Searching for Solutions

Advocates argue that immediate policy responses should include expanding legal safe-parking programs, investing in micro-housing units, and streamlining rental assistance processes. Long-term solutions involve increasing housing supply near employment centers and rethinking zoning laws that limit multifamily construction.

Atlanta city officials have periodically discussed pilot safe-parking zones but face resistance from property owners and residents concerned about safety and aesthetics. Still, the growing visibility of car communities is pushing municipalities to confront realities once hidden in alleys or backroads.

Faith-based organizations and nonprofits continue to fill the gaps. Mobile outreach trucks provide food and hygiene kits, while some groups partner with auto repair shops to help residents maintain their vehicles—essential lifelines for both housing and mobility.
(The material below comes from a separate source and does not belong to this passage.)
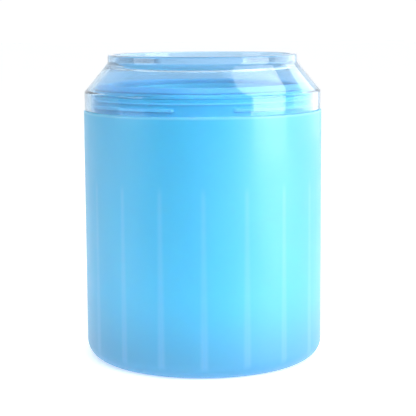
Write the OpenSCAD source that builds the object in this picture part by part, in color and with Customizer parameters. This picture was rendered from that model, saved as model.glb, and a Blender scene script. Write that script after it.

A Life Between Mobility and Margins

For the man filming his 127th night in a parking lot, the hum of nearby traffic forms both lullaby and alarm. His car is at once home, shield, and prison. Yet through his nightly chronicles, he forces attention toward a phenomenon that urban America can no longer ignore.

“Parking lots are the new apartments,” his video declares—a phrase equal parts observation and warning. It captures the uneasy new geography of the American housing crisis, where asphalt replaces shelter, and headlights illuminate the edges of a society in search of space to rest.